**Work required**
Your task is to print the material below exactly as presented.

**Given material**
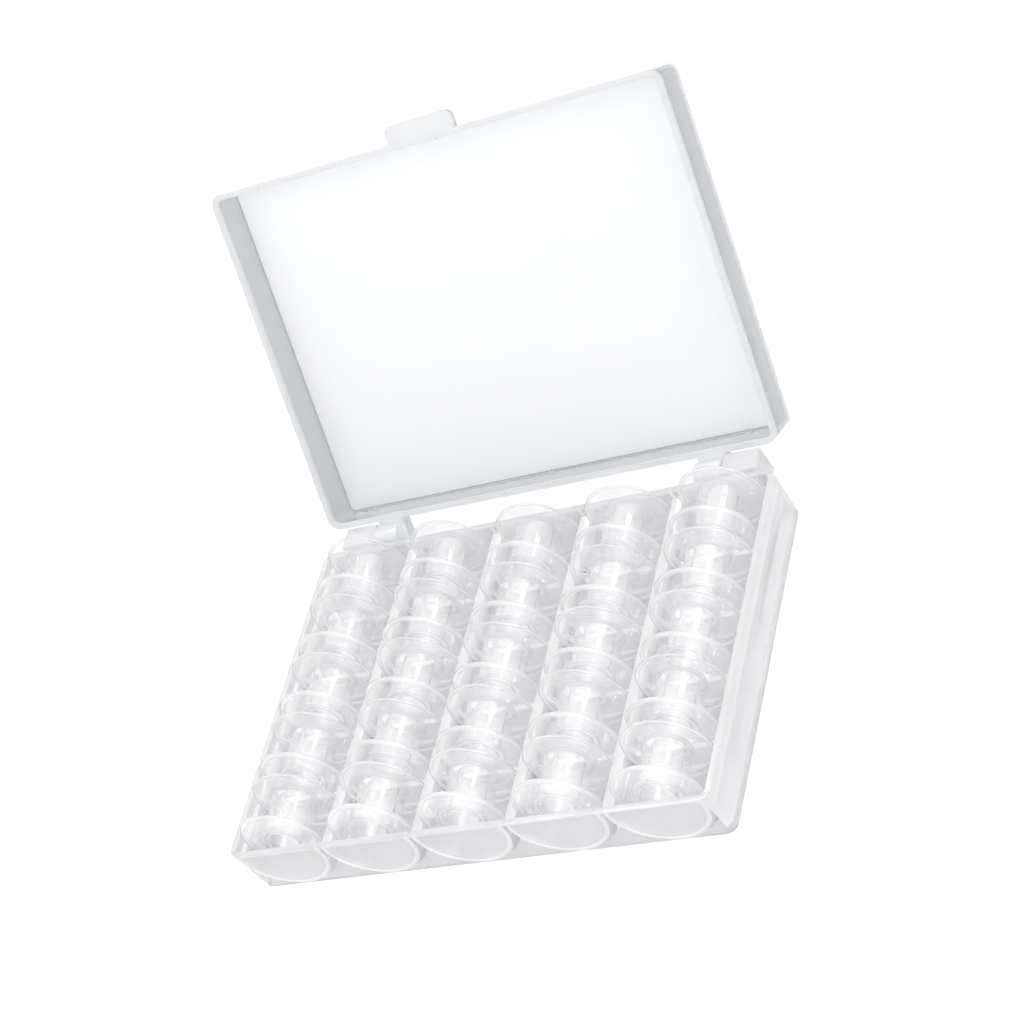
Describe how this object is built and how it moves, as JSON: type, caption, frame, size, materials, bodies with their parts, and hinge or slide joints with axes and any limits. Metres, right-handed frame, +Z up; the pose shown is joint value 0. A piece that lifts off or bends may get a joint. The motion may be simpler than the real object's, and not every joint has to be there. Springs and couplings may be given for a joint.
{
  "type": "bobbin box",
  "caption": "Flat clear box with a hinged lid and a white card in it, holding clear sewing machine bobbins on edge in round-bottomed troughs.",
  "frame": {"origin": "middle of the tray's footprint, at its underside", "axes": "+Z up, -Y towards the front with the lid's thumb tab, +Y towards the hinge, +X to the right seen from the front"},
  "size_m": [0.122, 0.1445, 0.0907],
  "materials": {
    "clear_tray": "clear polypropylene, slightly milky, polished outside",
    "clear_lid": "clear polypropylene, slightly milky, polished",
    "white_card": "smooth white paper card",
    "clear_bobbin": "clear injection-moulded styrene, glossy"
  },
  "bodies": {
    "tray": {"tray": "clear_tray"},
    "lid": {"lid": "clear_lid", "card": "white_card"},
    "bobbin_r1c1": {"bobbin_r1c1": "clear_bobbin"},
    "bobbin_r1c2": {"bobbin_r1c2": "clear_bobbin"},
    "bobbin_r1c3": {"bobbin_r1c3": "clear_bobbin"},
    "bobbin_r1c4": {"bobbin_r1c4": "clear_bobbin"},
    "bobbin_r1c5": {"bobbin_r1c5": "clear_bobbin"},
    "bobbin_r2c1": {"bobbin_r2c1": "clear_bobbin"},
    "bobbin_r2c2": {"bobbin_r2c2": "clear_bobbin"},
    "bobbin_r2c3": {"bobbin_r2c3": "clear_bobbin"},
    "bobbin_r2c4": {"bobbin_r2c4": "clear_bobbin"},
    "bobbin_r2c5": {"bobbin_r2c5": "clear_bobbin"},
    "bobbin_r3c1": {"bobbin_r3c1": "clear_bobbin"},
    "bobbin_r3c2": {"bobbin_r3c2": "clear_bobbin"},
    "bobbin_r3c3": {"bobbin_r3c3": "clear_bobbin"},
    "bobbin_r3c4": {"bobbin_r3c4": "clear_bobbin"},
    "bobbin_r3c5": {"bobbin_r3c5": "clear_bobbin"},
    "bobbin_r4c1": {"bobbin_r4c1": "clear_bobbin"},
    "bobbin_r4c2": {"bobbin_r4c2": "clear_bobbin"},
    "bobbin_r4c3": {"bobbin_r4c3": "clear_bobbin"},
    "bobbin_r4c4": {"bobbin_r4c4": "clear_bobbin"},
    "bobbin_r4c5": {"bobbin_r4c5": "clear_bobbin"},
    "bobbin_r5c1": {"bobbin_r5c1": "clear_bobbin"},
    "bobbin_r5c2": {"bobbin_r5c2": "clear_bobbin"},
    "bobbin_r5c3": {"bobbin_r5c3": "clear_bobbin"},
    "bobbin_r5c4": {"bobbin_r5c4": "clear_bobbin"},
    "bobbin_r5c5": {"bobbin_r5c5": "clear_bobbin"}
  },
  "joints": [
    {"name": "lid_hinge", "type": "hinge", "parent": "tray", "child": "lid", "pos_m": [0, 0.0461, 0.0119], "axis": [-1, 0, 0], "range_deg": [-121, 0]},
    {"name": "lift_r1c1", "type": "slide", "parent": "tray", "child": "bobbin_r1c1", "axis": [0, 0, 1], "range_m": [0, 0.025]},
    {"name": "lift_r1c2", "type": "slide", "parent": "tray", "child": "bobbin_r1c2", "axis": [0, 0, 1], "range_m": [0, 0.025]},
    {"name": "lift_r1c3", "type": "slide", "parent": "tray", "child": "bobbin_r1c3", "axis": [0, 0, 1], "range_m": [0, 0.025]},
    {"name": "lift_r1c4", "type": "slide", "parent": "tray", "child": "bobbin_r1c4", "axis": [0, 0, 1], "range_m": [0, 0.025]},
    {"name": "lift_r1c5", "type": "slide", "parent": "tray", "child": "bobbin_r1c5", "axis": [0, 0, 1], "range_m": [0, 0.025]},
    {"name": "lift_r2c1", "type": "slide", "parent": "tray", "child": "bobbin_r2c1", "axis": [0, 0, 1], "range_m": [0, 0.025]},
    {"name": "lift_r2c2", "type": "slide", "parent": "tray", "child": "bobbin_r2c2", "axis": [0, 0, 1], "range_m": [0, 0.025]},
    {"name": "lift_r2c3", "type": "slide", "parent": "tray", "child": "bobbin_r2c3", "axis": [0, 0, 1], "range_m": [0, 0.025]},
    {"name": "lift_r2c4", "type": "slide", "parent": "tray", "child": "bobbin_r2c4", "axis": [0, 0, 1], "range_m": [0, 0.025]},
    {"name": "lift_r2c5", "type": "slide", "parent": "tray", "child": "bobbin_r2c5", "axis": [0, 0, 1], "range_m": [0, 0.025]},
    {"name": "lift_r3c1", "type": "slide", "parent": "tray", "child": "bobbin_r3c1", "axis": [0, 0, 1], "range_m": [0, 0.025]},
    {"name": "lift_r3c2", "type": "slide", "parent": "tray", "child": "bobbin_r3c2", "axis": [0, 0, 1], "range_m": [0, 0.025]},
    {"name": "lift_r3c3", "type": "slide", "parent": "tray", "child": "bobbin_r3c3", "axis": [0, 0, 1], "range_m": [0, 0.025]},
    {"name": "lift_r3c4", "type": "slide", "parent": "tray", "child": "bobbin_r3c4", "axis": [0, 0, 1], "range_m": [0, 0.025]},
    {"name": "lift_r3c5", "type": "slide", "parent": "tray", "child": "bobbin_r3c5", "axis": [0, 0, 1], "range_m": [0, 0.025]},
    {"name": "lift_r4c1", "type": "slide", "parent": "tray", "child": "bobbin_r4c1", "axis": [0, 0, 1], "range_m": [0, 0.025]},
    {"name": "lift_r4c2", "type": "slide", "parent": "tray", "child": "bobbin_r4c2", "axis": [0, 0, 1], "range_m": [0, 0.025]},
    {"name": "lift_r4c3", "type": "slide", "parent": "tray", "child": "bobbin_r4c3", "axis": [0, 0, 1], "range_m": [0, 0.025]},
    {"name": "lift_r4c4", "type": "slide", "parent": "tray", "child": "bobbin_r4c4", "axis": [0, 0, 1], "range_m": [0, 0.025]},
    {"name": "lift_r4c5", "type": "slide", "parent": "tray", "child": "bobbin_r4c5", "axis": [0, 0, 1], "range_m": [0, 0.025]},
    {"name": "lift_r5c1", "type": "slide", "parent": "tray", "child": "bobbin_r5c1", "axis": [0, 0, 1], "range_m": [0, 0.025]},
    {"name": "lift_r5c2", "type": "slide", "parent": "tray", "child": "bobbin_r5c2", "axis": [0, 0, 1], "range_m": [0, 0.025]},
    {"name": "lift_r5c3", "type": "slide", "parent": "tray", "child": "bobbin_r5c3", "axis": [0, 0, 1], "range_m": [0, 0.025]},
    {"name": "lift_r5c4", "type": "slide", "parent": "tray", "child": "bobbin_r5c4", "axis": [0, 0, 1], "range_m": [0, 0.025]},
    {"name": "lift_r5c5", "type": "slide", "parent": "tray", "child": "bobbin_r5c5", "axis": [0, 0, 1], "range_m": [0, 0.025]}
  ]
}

**Response**
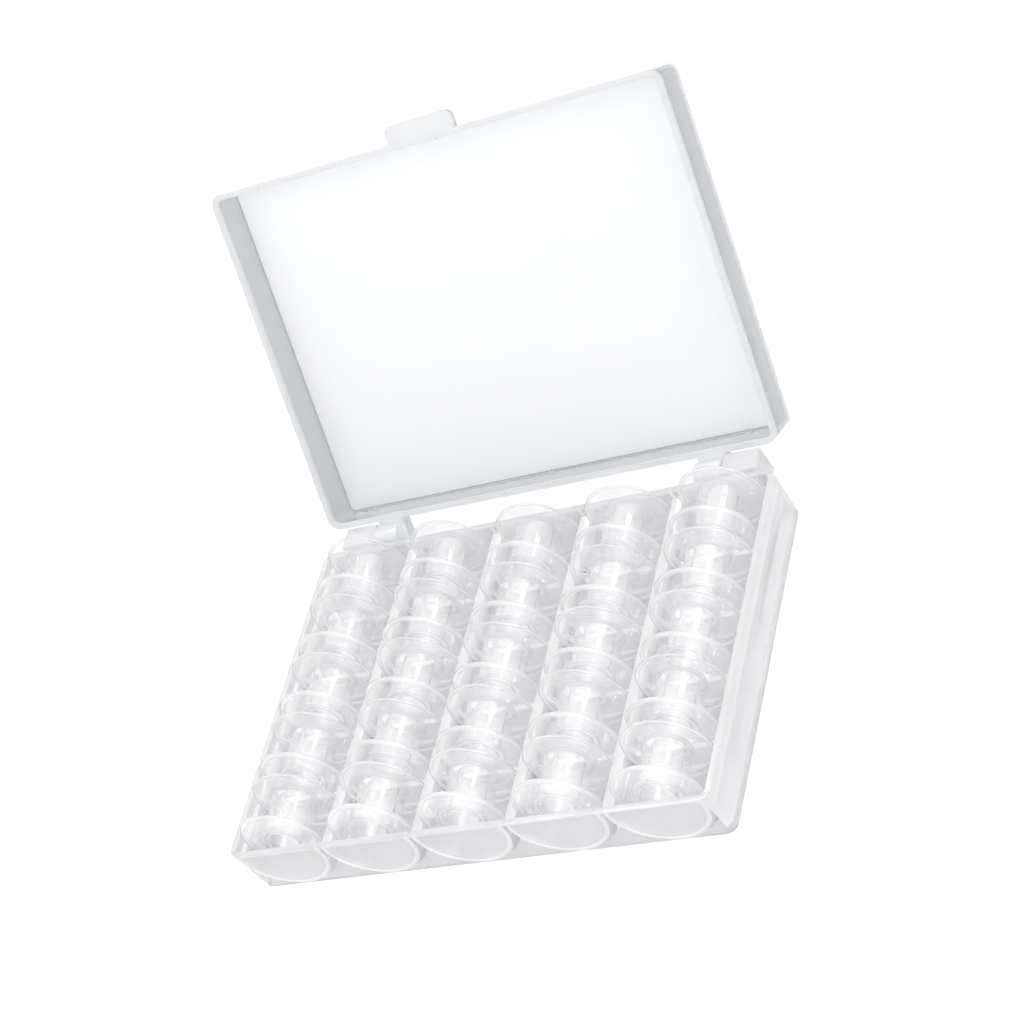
Describe how this object is built and how it moves, as JSON: type, caption, frame, size, materials, bodies with their parts, and hinge or slide joints with axes and any limits. Metres, right-handed frame, +Z up; the pose shown is joint value 0. A piece that lifts off or bends may get a joint. The motion may be simpler than the real object's, and not every joint has to be there. Springs and couplings may be given for a joint.
{
  "type": "bobbin box",
  "caption": "Flat clear box with a hinged lid and a white card in it, holding clear sewing machine bobbins on edge in round-bottomed troughs.",
  "frame": {"origin": "middle of the tray's footprint, at its underside", "axes": "+Z up, -Y towards the front with the lid's thumb tab, +Y towards the hinge, +X to the right seen from the front"},
  "size_m": [0.122, 0.1445, 0.0907],
  "materials": {
    "clear_tray": "clear polypropylene, slightly milky, polished outside",
    "clear_lid": "clear polypropylene, slightly milky, polished",
    "white_card": "smooth white paper card",
    "clear_bobbin": "clear injection-moulded styrene, glossy"
  },
  "bodies": {
    "tray": {"tray": "clear_tray"},
    "lid": {"lid": "clear_lid", "card": "white_card"},
    "bobbin_r1c1": {"bobbin_r1c1": "clear_bobbin"},
    "bobbin_r1c2": {"bobbin_r1c2": "clear_bobbin"},
    "bobbin_r1c3": {"bobbin_r1c3": "clear_bobbin"},
    "bobbin_r1c4": {"bobbin_r1c4": "clear_bobbin"},
    "bobbin_r1c5": {"bobbin_r1c5": "clear_bobbin"},
    "bobbin_r2c1": {"bobbin_r2c1": "clear_bobbin"},
    "bobbin_r2c2": {"bobbin_r2c2": "clear_bobbin"},
    "bobbin_r2c3": {"bobbin_r2c3": "clear_bobbin"},
    "bobbin_r2c4": {"bobbin_r2c4": "clear_bobbin"},
    "bobbin_r2c5": {"bobbin_r2c5": "clear_bobbin"},
    "bobbin_r3c1": {"bobbin_r3c1": "clear_bobbin"},
    "bobbin_r3c2": {"bobbin_r3c2": "clear_bobbin"},
    "bobbin_r3c3": {"bobbin_r3c3": "clear_bobbin"},
    "bobbin_r3c4": {"bobbin_r3c4": "clear_bobbin"},
    "bobbin_r3c5": {"bobbin_r3c5": "clear_bobbin"},
    "bobbin_r4c1": {"bobbin_r4c1": "clear_bobbin"},
    "bobbin_r4c2": {"bobbin_r4c2": "clear_bobbin"},
    "bobbin_r4c3": {"bobbin_r4c3": "clear_bobbin"},
    "bobbin_r4c4": {"bobbin_r4c4": "clear_bobbin"},
    "bobbin_r4c5": {"bobbin_r4c5": "clear_bobbin"},
    "bobbin_r5c1": {"bobbin_r5c1": "clear_bobbin"},
    "bobbin_r5c2": {"bobbin_r5c2": "clear_bobbin"},
    "bobbin_r5c3": {"bobbin_r5c3": "clear_bobbin"},
    "bobbin_r5c4": {"bobbin_r5c4": "clear_bobbin"},
    "bobbin_r5c5": {"bobbin_r5c5": "clear_bobbin"}
  },
  "joints": [
    {"name": "lid_hinge", "type": "hinge", "parent": "tray", "child": "lid", "pos_m": [0, 0.0461, 0.0119], "axis": [-1, 0, 0], "range_deg": [-121, 0]},
    {"name": "lift_r1c1", "type": "slide", "parent": "tray", "child": "bobbin_r1c1", "axis": [0, 0, 1], "range_m": [0, 0.025]},
    {"name": "lift_r1c2", "type": "slide", "parent": "tray", "child": "bobbin_r1c2", "axis": [0, 0, 1], "range_m": [0, 0.025]},
    {"name": "lift_r1c3", "type": "slide", "parent": "tray", "child": "bobbin_r1c3", "axis": [0, 0, 1], "range_m": [0, 0.025]},
    {"name": "lift_r1c4", "type": "slide", "parent": "tray", "child": "bobbin_r1c4", "axis": [0, 0, 1], "range_m": [0, 0.025]},
    {"name": "lift_r1c5", "type": "slide", "parent": "tray", "child": "bobbin_r1c5", "axis": [0, 0, 1], "range_m": [0, 0.025]},
    {"name": "lift_r2c1", "type": "slide", "parent": "tray", "child": "bobbin_r2c1", "axis": [0, 0, 1], "range_m": [0, 0.025]},
    {"name": "lift_r2c2", "type": "slide", "parent": "tray", "child": "bobbin_r2c2", "axis": [0, 0, 1], "range_m": [0, 0.025]},
    {"name": "lift_r2c3", "type": "slide", "parent": "tray", "child": "bobbin_r2c3", "axis": [0, 0, 1], "range_m": [0, 0.025]},
    {"name": "lift_r2c4", "type": "slide", "parent": "tray", "child": "bobbin_r2c4", "axis": [0, 0, 1], "range_m": [0, 0.025]},
    {"name": "lift_r2c5", "type": "slide", "parent": "tray", "child": "bobbin_r2c5", "axis": [0, 0, 1], "range_m": [0, 0.025]},
    {"name": "lift_r3c1", "type": "slide", "parent": "tray", "child": "bobbin_r3c1", "axis": [0, 0, 1], "range_m": [0, 0.025]},
    {"name": "lift_r3c2", "type": "slide", "parent": "tray", "child": "bobbin_r3c2", "axis": [0, 0, 1], "range_m": [0, 0.025]},
    {"name": "lift_r3c3", "type": "slide", "parent": "tray", "child": "bobbin_r3c3", "axis": [0, 0, 1], "range_m": [0, 0.025]},
    {"name": "lift_r3c4", "type": "slide", "parent": "tray", "child": "bobbin_r3c4", "axis": [0, 0, 1], "range_m": [0, 0.025]},
    {"name": "lift_r3c5", "type": "slide", "parent": "tray", "child": "bobbin_r3c5", "axis": [0, 0, 1], "range_m": [0, 0.025]},
    {"name": "lift_r4c1", "type": "slide", "parent": "tray", "child": "bobbin_r4c1", "axis": [0, 0, 1], "range_m": [0, 0.025]},
    {"name": "lift_r4c2", "type": "slide", "parent": "tray", "child": "bobbin_r4c2", "axis": [0, 0, 1], "range_m": [0, 0.025]},
    {"name": "lift_r4c3", "type": "slide", "parent": "tray", "child": "bobbin_r4c3", "axis": [0, 0, 1], "range_m": [0, 0.025]},
    {"name": "lift_r4c4", "type": "slide", "parent": "tray", "child": "bobbin_r4c4", "axis": [0, 0, 1], "range_m": [0, 0.025]},
    {"name": "lift_r4c5", "type": "slide", "parent": "tray", "child": "bobbin_r4c5", "axis": [0, 0, 1], "range_m": [0, 0.025]},
    {"name": "lift_r5c1", "type": "slide", "parent": "tray", "child": "bobbin_r5c1", "axis": [0, 0, 1], "range_m": [0, 0.025]},
    {"name": "lift_r5c2", "type": "slide", "parent": "tray", "child": "bobbin_r5c2", "axis": [0, 0, 1], "range_m": [0, 0.025]},
    {"name": "lift_r5c3", "type": "slide", "parent": "tray", "child": "bobbin_r5c3", "axis": [0, 0, 1], "range_m": [0, 0.025]},
    {"name": "lift_r5c4", "type": "slide", "parent": "tray", "child": "bobbin_r5c4", "axis": [0, 0, 1], "range_m": [0, 0.025]},
    {"name": "lift_r5c5", "type": "slide", "parent": "tray", "child": "bobbin_r5c5", "axis": [0, 0, 1], "range_m": [0, 0.025]}
  ]
}